KAPADIA At some point I wanted to sit down and show it to [Maradona] while we were making the film. And we had a really good relationship during the making of the film, but at the ending the relationship broke and I lost contact with him. The team around him never quite let me get to him again. So he has still not seen the film. People in Argentina have seen it, people in Italy have seen it, people all over the world have seen it, and I still haven't been able to show it to him. So funnily enough now, I've gotten to the stage of saying, well, at some point he may see it, he may not see it, but the film exists.
WANG Ironically, the people who we want to see the film most are the people who can't see it, the Chinese people.
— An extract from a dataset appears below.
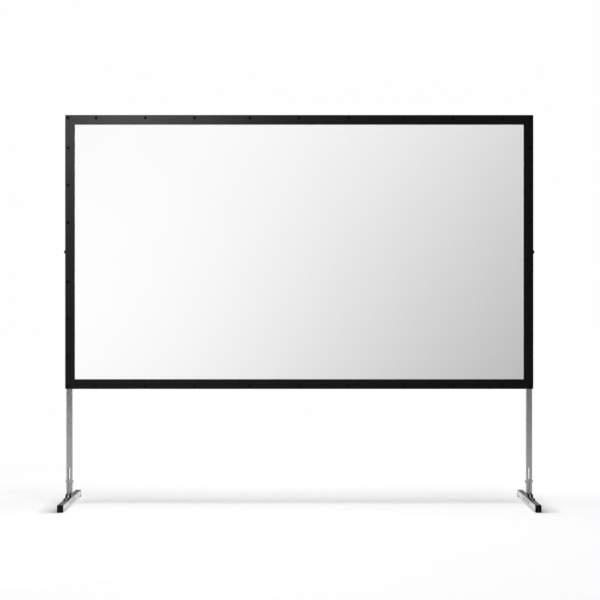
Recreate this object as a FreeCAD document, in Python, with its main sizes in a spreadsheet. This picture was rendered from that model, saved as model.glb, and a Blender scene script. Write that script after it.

We made a film that would hopefully challenge the official narrative in China. And the people there, because the information was so restricted, they tend to believe the propaganda. Still my friends all turned against me and say, "Why do you make a film that damages our national image?" And so I lost a lot of my closest friends because they believe that I got brainwashed by the Western media. Even my mom. My mom has never been to a movie theater before. And so I brought her to Sundance because I thought if she is ever going to see a film of mine, that would be the experience, because she was in the film. And after she saw the film, she was like, "Yeah, your film was so true and it was everything I witnessed, but I still support the policy." It just showed me how effective the propaganda was. She lived her entire life there.
GIBNEY I really wanted people in Russia to see this film and, ironically, I'm told that they are seeing it because it's already been rapaciously pirated, it is shown everywhere on the internet. But weirdly, the other thing we discovered in the cutting room is that there are eerie echoes of the United States in this film that is purely about Russia. And so I'm excited for viewers here to see it.
Do you think Trump will watch this movie?
GIBNEY No, I don't think Trump has the attention span.
Interview edited for length and clarity.